Sometimes violins are passed down from generation to generation. Be aware that some of these very special instruments do not have the fine tone or quality you would seek in an instrument. Great Grandpa's fiddle is extremely special and ought to be treasured, but the reality could be that it is not a good violin! That's OK: it still has a lot of value for you, but look elsewhere for your own instrument. Old violins can sometimes be wildly valuable (a million-dollar Stradavarius, anyone?) and sometimes be used as tinder! Be open to the fact that you might need to look beyond your own attic for a beginner violin.
Violin for Beginner "Outfits"
There are plenty of luthiers who not only make incredibly fine full-sized professional instruments, but they make tiny beginner instruments as well. These instruments come fully outfitted with a case, shoulder rest, bow, rosin, strings, bridge, and of course, the violin itself.
Scott Cao Violin
Scott Cao violins have a reputation for being extremely high quality, produce beautiful sound, and won competitions for their exceptional craftsmanship.

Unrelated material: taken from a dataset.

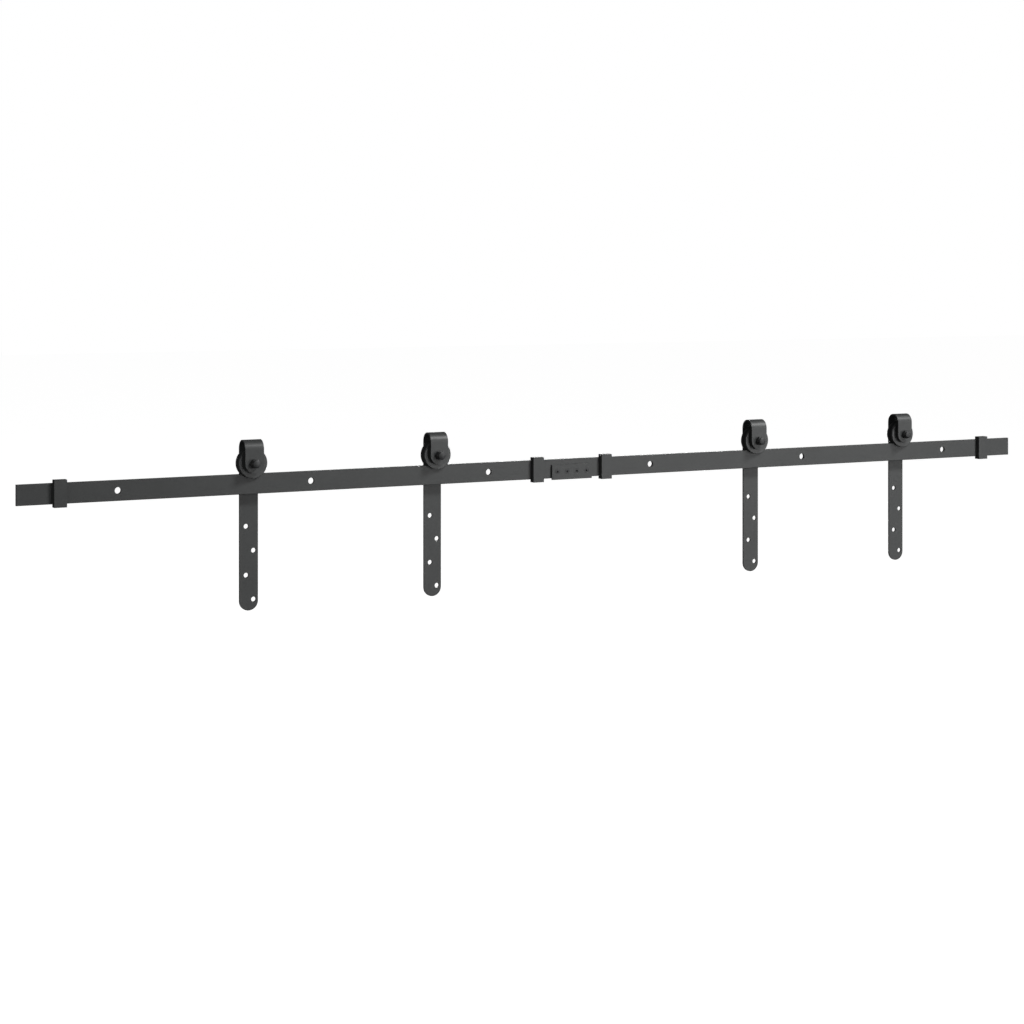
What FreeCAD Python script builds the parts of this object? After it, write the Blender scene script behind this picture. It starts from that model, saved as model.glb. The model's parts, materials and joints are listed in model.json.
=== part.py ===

Fiddlerman Artist Violin Outfit
This gorgeous instrument comes with all the necessary equipment for a successful start! Included is a perfectly carved Despiau bridge, D'Addario strings, and aged 7 years!
Fiddlerman Concert Deluxe Violin Outfit
A beginner violin that won't disappoint! Hand-carved body, made by artisan luthiers in the United States! Wood is aged 6 years, lovingly put together for the best sound quality possible. Features a professional-grade bridge and lifetime adjustments for no extra cost.
It's so important to set up new violinists with an instrument that won't let them down. It's hard enough to try something new: don't ask for disappointment and failure with a bad instrument. Make sure you buy your instrument from a reputable source and one that will accept returns if your instrument is not what you had hoped. Make sure you're allowed to play it, enjoy it, and take it for a test drive! But most importantly, make sure that your new violin is one that will allow you to make the most beautiful music and carry you onto the next phase of your playing: professionally!